◆ Directions: The line containing "cabinet, in millimetres." marks the end: quote every line from the start of the records below through it, word for word.

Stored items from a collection

* begin *

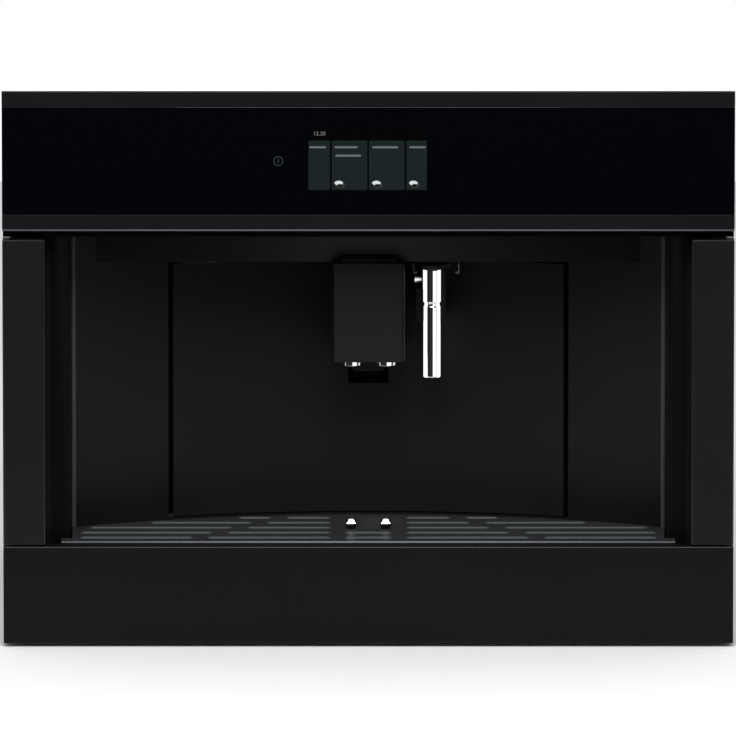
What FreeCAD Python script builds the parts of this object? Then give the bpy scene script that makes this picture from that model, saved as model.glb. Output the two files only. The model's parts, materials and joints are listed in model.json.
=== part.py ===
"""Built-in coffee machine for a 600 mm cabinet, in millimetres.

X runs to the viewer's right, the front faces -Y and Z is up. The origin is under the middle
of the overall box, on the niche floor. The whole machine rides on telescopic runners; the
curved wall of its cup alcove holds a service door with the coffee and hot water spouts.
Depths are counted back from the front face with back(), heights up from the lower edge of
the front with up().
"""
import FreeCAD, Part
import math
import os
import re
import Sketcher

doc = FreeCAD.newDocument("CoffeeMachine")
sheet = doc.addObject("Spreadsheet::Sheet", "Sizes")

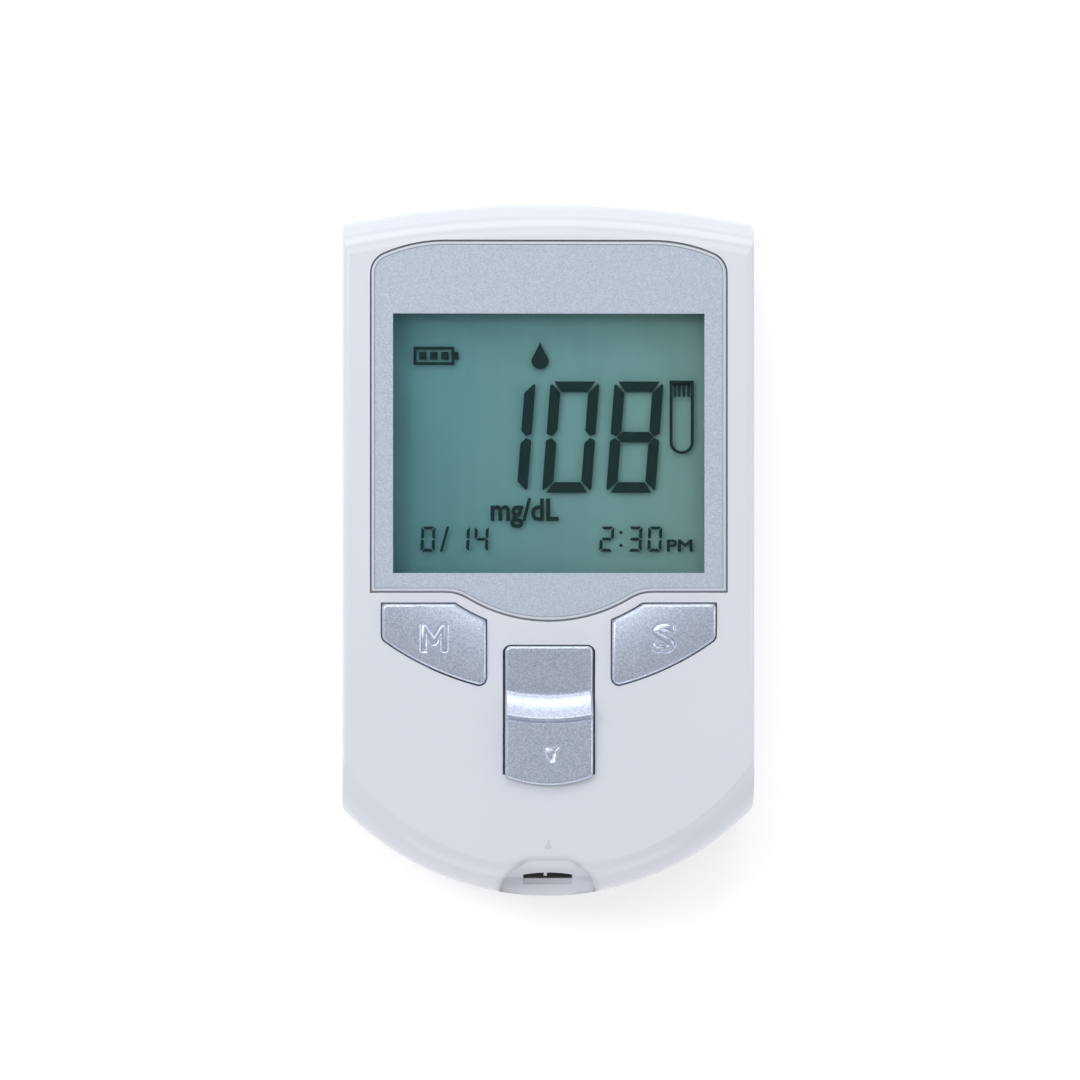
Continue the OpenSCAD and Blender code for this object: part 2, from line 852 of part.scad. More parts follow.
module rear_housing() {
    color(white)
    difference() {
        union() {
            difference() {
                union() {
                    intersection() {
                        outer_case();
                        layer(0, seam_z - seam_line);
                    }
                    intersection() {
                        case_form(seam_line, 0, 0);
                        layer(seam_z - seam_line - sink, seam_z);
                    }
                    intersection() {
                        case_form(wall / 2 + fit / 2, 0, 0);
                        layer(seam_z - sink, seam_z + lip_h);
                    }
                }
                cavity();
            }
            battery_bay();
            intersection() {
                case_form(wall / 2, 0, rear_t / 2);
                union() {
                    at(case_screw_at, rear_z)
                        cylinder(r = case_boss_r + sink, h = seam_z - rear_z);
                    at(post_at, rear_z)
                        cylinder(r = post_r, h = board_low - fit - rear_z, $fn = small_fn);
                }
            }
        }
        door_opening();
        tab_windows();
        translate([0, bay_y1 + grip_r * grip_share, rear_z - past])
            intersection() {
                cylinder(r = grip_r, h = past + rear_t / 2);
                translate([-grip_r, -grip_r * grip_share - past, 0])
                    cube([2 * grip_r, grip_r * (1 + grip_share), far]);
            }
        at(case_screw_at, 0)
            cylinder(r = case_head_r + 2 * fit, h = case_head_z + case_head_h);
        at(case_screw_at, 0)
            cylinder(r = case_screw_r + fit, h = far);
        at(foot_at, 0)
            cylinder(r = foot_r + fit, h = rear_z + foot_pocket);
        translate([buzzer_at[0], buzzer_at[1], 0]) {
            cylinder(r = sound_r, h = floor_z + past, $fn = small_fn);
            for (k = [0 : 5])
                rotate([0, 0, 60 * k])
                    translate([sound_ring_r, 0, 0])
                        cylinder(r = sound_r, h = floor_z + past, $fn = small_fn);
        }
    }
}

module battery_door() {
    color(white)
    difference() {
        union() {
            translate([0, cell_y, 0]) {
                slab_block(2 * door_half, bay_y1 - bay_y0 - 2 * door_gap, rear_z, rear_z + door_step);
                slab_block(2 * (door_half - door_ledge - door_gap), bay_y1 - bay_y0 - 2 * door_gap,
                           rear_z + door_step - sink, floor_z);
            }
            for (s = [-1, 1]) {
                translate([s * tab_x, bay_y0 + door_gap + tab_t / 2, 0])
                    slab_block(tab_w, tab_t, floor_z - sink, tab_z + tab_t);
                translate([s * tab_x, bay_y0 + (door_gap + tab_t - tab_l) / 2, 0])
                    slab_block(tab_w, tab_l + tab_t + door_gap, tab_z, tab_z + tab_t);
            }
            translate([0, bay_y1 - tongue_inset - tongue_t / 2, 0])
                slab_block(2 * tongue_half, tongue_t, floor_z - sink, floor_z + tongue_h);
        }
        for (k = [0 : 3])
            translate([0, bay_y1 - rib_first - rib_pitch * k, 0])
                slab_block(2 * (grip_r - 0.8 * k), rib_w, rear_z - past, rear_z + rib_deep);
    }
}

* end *

◆ Answer to this problem:
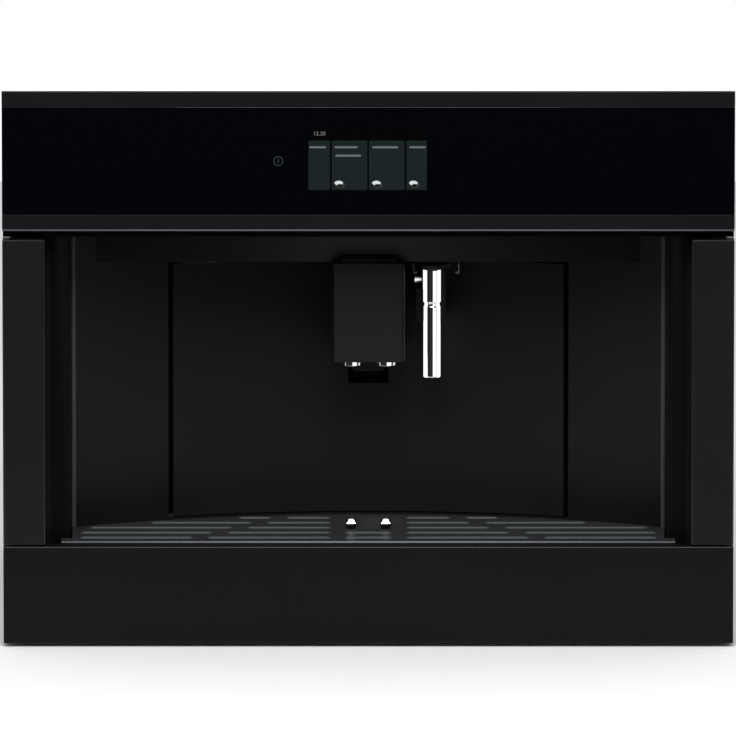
What FreeCAD Python script builds the parts of this object? Then give the bpy scene script that makes this picture from that model, saved as model.glb. Output the two files only. The model's parts, materials and joints are listed in model.json.
=== part.py ===
"""Built-in coffee machine for a 600 mm cabinet, in millimetres.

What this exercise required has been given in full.